Saturday, June 6, 2009

The Middle East peace draft of Palestinian President Mahmoud Abbas

RAMALLAH - Palestinian President Mahmoud Abbas presented a draft proposal on settling the Israeli-Palestinian conflict to the US administration when he met President Barack Obama in Washington, a Palestinian source said Saturday.

“The plan includes timetables and mechanisms for carrying out the deals to push forward the political process,” the source said on condition of anonymity.

Abbas’s proposal was based on the US-backed Road Map peace plan, previous agreements reached between Israel and the Palestinian National Authority (PNA) and the Arab peace initiative, the source added.

Israeli-Palestinian negotiations were resumed in late 2007 following a push by former president George W. Bush but failed to progress.

The Palestinians say the non-stop construction of Jewish settlements in the West Bank, the territory which will make up the largest part of a future Palestinian state, was the main obstacle to the talks.
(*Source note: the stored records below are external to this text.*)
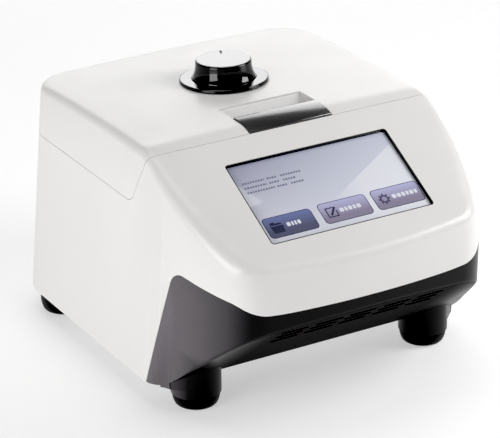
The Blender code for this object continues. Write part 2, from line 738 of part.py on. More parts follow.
def make_feet():
    profile = [(0.0, 0.0), (0.0145, 0.0), (0.0178, 0.0010), (0.0194, 0.0036), (0.0206, 0.0100),
               (0.0206, COLUMN_BOTTOM - CLEAR), (0.0, COLUMN_BOTTOM - CLEAR)]
    for side, word in ((-1, "left"), (1, "right")):
        foot = moved(lathe(profile, 24), Matrix.Translation((side * COLUMN_X, COLUMN_Y, 0)))
        finish("foot_front_" + word, foot, "rubber")
        tall = [(r, h) for r, h in profile[:-2]] + [(0.0206, 0.0180), (0.0185, FLOOR_Z), (0.0, FLOOR_Z)]
        foot = moved(lathe(tall, 24), Matrix.Translation((side * REAR_FOOT_X, REAR_FOOT_Y, 0)))
        finish("foot_rear_" + word, foot, "rubber")


def make_display():
    frame = panel_frame()
    outer = rectangle(WINDOW_HALF + 0.004, WINDOW_HEIGHT / 2 + 0.004, 0.003)
    depth = WALL + 0.0006
    bezel = prism(outer, -depth - 0.0040, -depth, "z")
    obj = finish("display_bezel", moved(bezel, frame), "black")
    sleeve = rectangle(WINDOW_HALF - CLEAR, WINDOW_HEIGHT / 2 - CLEAR, 0.003)
    join(obj, moved(prism(sleeve, -depth - 0.001, -0.0003, "z"), frame))
    inner = rectangle(WINDOW_HALF - 0.0011, WINDOW_HEIGHT / 2 - 0.0011, 0.002)
    cut(obj, moved(prism(inner, -0.02, 0.01, "z"), frame))
    glass = rectangle(WINDOW_HALF - 0.0014, WINDOW_HEIGHT / 2 - 0.0014, 0.002)
    finish("touch_screen", moved(prism(glass, -DISPLAY_DEPTH - 0.0040, -DISPLAY_DEPTH, "z"), frame), "glass")
    module = rectangle(WINDOW_HALF - 0.0005, WINDOW_HEIGHT / 2 - 0.0005, 0.002)
    finish("display_module", moved(prism(module, -0.0180, -0.0079, "z"), frame), "steel", smooth=False)


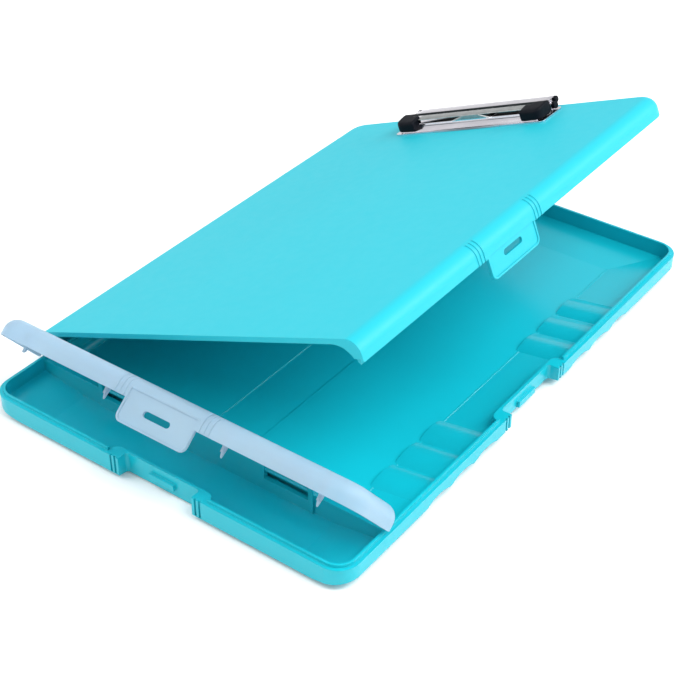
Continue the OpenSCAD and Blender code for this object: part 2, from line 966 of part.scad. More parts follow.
// soft grip pushed over a front corner of the jaw, sloping down to its front
module clip_grip(side) {
    x0 = side > 0 ? ear_x + 2 - grip_len : -ear_x - 2;
    y0 = lip_y - 1.2;
    color([0.07, 0.07, 0.09])
    clip_pose()
    difference() {
        upright_x(x0, grip_len)
            difference() {
                translate([y0 + grip_d / 2, lip_z + grip_h / 2])
                    plan(grip_d, grip_h, grip_round);
                polygon([[y0 - over, lip_z + grip_front], [y0 - over, lip_z + grip_h + over],
                         [slope_end, lip_z + grip_h + over], [slope_end - 1, lip_z + grip_h],
                         [y0, lip_z + grip_front]]);
            }
        upright_x(-jaw_half, 2 * jaw_half)
            jaw_section();
    }
}

module clip_grip_left() {
    clip_grip(-1);
}

module clip_grip_right() {
    clip_grip(1);
}

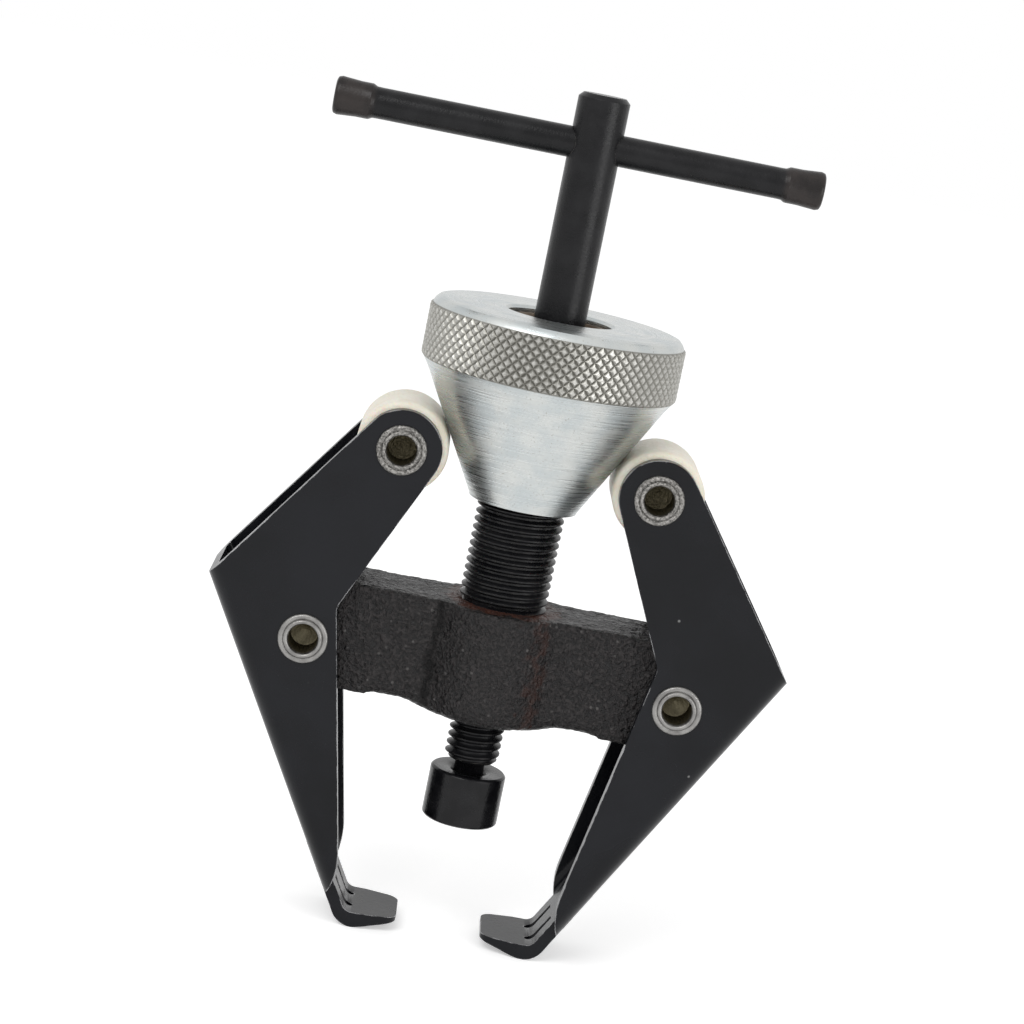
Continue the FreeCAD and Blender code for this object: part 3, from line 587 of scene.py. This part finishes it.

Abbas, who held his first meeting with Obama in Washington on Thursday, asked for immediate help to stop the Israeli settlement activities in the West Bank, including the so-called natural growth of the settlements.

“He also asked for removing the checkpoints in the West Bank, lifting the blockade on the Gaza Strip and reopening the PNA’s office in East Jerusalem, taking in consideration that these were basic points in the Road Map,” the source said.
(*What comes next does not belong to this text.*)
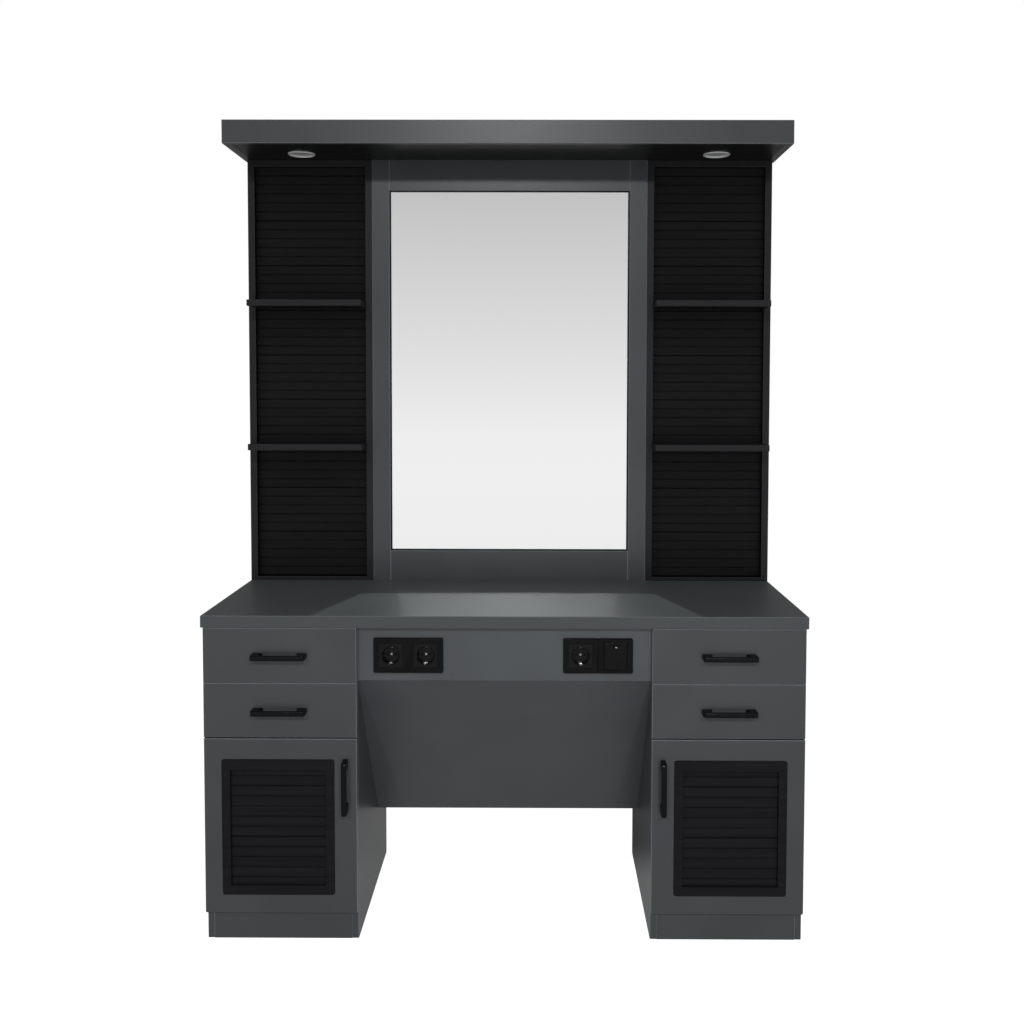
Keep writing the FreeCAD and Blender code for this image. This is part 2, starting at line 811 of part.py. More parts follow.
def mirror_glass():
    half = inner_post - mirror_stile - mirror_gap
    z0 = worktop_height + mirror_rail + mirror_gap
    z1 = wall_top - mirror_rail - mirror_gap
    y0 = wall_front + mirror_glass_recess
    sheet = box(-half, half, y0, y0 + mirror_glass_thickness, z0, z1)
    return eased(sheet, "Y", y0, mirror_bevel)


def mirror_backing():
    """The board that the glass is bonded to, and the carrier board behind it and the frame."""
    half = inner_post - mirror_stile - mirror_backing_gap
    z0 = worktop_height + mirror_rail + mirror_backing_gap
    z1 = wall_top - mirror_rail - mirror_backing_gap
    y0 = wall_front + mirror_glass_recess + mirror_glass_thickness
    carrier_y = wall_back - mirror_carrier
    backing = box(-half, half, y0, carrier_y, z0, z1)
    carrier = box(-inner_post, inner_post, carrier_y, wall_back, worktop_height, wall_top)
    return group([backing, carrier])


def wall_shelf(top):
    board = box(inner_post + wall_board, outer_post, slat_front - shelf_reach, slat_front,
                top - shelf_board, top)
    return eased(board, "Y", slat_front - shelf_reach)


# ---------------------------------------------------------------- canopy
def canopy_frame():
    fascia = box(-canopy_end, canopy_end, canopy_front, canopy_front + wall_board, wall_top, canopy_top)
    fascia = eased(fascia, "Y", canopy_front)
    end = box(canopy_end - wall_board, canopy_end, canopy_front + wall_board, rear, wall_top, canopy_top)
    return group([fascia] + pair(end))


def canopy_top_panel():
    return box(-back_half, back_half, canopy_front + wall_board, rear, canopy_top - wall_board, canopy_top)


def canopy_soffit():
    panel = box(-back_half, back_half, canopy_front + wall_board, wall_back, wall_top, wall_top + wall_board)
    holes = [rod(light_hole_radius, wall_board, V(x, light_y, wall_top), Z_AXIS) for x in (-light_x, light_x)]
    return without(panel, holes)


def downlight_trim():
    """Rim below the soffit with the sleeve and cap that hold the lamp."""
    centre = V(light_x, light_y, wall_top)
    rim = rod(light_radius, light_rim, centre - V(0, 0, light_rim), Z_AXIS)
    sleeve = rod(light_hole_radius, light_body_height, centre, Z_AXIS)
    hollow = rod(light_hole_radius - light_sleeve, light_rim + light_body_height - light_sleeve,
                 centre - V(0, 0, light_rim), Z_AXIS)
    return rim.fuse(sleeve).cut(hollow).removeSplitter()


def downlight_lens():
    centre = V(light_x, light_y, wall_top - light_rim + lens_lift)
    return rod(light_hole_radius - light_sleeve, lens_thickness, centre, Z_AXIS)


# ---------------------------------------------------------------- build
def build_pedestals():
    for side in ("left", "right"):
        save("gables_" + side, group([sided(gable(True), side), sided(gable(False), side)]))
    save("pedestal_bottoms", group(pair(pedestal_bottom())))
    save("plinth_boards", group(pair(plinth())))
    save("pedestal_backs", group(pair(pedestal_back())))
    rails = []
    for rail in pedestal_rails():
        rails += pair(rail)
    save("pedestal_rails", group(rails))
    save("loose_shelves", group(pair(loose_shelf())))
    brackets = []
    for bracket in shelf_brackets():
        brackets += pair(bracket)
    save("shelf_brackets", group(brackets))
    save("slide_channels", group(fixed_channels()))
    save("pivot_hinges", pivot_hinges())
    save("magnet_catches", group(pair(magnet_catch())))


def build_drawers_and_doors():
    for side in ("left", "right"):
        for level, bottom in (("upper", upper_bottom), ("lower", lower_bottom)):
            name = "drawer_" + side + "_" + level
            save(name + "_front", sided(drawer_front(bottom), side))
            save(name + "_box", sided(drawer_box(bottom), side))
            save(name + "_slides", sided(drawer_slides(bottom), side))
            save(name + "_handle", sided(drawer_handle(bottom), side))
        save("door_" + side + "_board", sided(door_board(), side))
        save("door_" + side + "_inset", sided(door_inset(), side))
        save("door_" + side + "_handle", sided(door_handle(), side))
        save("door_" + side + "_catch_plate", sided(catch_plate(), side))


def build_worktop_and_knee_space():
    top = box(-half_top, half_top, front, rear, worktop_under, worktop_height)
    bands = [edge for edge in top.Edges if edge.BoundBox.YMin < rear - TOUCH]
    save("worktop", top.makeChamfer(edge_ease, bands))
    save("socket_apron", socket_apron())
    save("knee_panel", knee_panel())
    save("knee_panel_cleats", group(knee_cleats()))
    save("device_frames", device_frames())
    save("device_inserts", device_inserts())
    save("socket_contacts", socket_contacts())
    save("back_boxes", group(back_boxes()))
    save("switch_rocker", rocker())


def build_wall():
    for side in ("left", "right"):
        posts = [sided(wall_post(True), side), sided(wall_post(False), side)]
        save("wall_posts_" + side, group(posts))
        save("slat_panel_" + side, group([sided(piece, side) for piece in slat_panel()]))
    save("wall_rails", group(wall_rails()))
    save("wall_back_panel", wall_back_panel())
    save("mirror_frame", mirror_frame())
    save("mirror_glass", mirror_glass())
    save("mirror_backing", mirror_backing())
    shelves = pair(wall_shelf(lower_shelf_height)) + pair(wall_shelf(upper_shelf_height))
    save("wall_shelves", group(shelves))


def build_canopy():
    save("canopy_frame", canopy_frame())
    save("canopy_top_panel", canopy_top_panel())
    save("canopy_soffit", canopy_soffit())
    save("downlight_trims", group(pair(downlight_trim())))
    save("downlight_lenses", group(pair(downlight_lens())))


def main():
    os.makedirs("parts", exist_ok=True)
    build_pedestals()
    build_drawers_and_doors()
    build_worktop_and_knee_space()
    build_wall()
    build_canopy()


main()
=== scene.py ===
"""Looks of the salon station: finishes, rounded fittings, small fasteners, light, floor and camera."""

import json
import logging
import math
from dataclasses import dataclass, field, replace
from enum import Enum
from typing import Any

import bmesh
import bpy
from mathutils import Matrix, Vector


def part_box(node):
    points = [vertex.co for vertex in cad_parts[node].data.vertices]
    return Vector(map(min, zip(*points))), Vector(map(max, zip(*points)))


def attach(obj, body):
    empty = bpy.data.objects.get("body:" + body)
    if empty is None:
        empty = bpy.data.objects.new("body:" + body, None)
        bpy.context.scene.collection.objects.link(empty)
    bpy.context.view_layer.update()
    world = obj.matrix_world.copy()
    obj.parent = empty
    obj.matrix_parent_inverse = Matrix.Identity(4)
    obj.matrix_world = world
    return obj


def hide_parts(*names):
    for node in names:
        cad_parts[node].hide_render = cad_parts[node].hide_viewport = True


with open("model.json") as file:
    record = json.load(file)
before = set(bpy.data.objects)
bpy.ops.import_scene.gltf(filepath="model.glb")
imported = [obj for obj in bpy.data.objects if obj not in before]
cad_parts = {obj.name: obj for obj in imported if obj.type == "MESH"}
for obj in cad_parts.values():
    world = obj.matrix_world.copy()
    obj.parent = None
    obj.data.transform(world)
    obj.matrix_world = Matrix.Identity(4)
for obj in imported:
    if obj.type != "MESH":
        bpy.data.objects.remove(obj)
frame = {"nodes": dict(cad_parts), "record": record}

LOG = logging.getLogger("salon_station")
MM = 0.001
NEAR = 1e-6
QUARTER = math.pi / 2
SHARP_ANGLE = math.radians(32)
CORNER_ANGLE = 1.0  # radians
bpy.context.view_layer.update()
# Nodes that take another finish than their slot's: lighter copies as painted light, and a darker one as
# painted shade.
OWN_FINISHES = {
    "device_inserts": "socket_core",
    "socket_apron": "apron_laminate",
    "knee_panel": "knee_laminate",
    # The canopy's soffit takes the dark shelf finish as painted shade under the canopy.
    "canopy_soffit": "shelf_laminate",
    "slat_panel_left": "wall_planks",
    "slat_panel_right": "wall_planks",
}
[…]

Obama told Abbas that he would send his envoy George Mitchell to the region next week to meet Israeli and Palestinian officials and discuss ways of pushing the stalled peace talks forward.

Obama also emphasised the need to create a Palestinian state alongside Israel as the best solution, reiterating his administration’s commitment to achieving this goal, the official said.
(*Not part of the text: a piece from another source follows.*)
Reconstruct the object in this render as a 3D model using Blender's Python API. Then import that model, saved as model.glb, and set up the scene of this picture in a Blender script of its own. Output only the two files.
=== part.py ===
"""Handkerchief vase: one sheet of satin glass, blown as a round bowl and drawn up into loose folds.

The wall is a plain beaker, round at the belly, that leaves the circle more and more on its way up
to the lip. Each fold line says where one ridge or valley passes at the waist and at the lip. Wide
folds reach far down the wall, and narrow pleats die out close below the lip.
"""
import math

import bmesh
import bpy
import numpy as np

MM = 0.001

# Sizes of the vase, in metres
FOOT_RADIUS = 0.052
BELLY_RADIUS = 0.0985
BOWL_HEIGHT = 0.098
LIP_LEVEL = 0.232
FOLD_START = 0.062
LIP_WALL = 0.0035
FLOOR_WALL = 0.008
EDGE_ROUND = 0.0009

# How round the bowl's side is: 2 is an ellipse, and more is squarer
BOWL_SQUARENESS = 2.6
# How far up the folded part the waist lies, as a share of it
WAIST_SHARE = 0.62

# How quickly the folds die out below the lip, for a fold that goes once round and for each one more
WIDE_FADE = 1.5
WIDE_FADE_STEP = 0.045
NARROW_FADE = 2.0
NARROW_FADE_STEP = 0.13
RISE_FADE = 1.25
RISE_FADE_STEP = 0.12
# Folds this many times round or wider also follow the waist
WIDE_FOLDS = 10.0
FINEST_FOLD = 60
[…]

Chief Palestinian negotiator Saeb Erekat said Obama’s statements generated more optimism for the PNA.

“The Palestinians and the Americans have a common interest in securing a fair and lasting peace in the Middle East,” Erekat added, stressing that the Palestinian statehood must be “viable”.

“Time is running out and the two-state solution must be applied, ” he added.

Meanwhile, Islamic Hamas movement, bitter rival of Abbas, said the meeting between Abbas and Obama was disappointing and did not bring any new thing.

Hamas spokesman Fawzi Barhoum said his movement saw Abbas’s commitment to the Road Map as “an uprooting of the resistance and a liquidation of Hamas” as the plan calls on the PNA to dismantle armed Palestinian groups.

“All the Palestinian factions rejected the Road Map except Abbas,” Barhoum said, adding that Obama’s statements were “insufficient wishes that are no longer useful under the Zionists’ increasing military escalation”.

Hamas wants Abbas to halt peace negotiations with Israel, and to adopt armed resistance against Israel to pressurise the Jewish state into giving the Palestinians their legitimate rights back.

Abbas, however, insists on pursuing peace talks with Israel until finding a fair and just peaceful solution to the conflict and establishing an independent Palestinian state with East Jerusalem as its capital.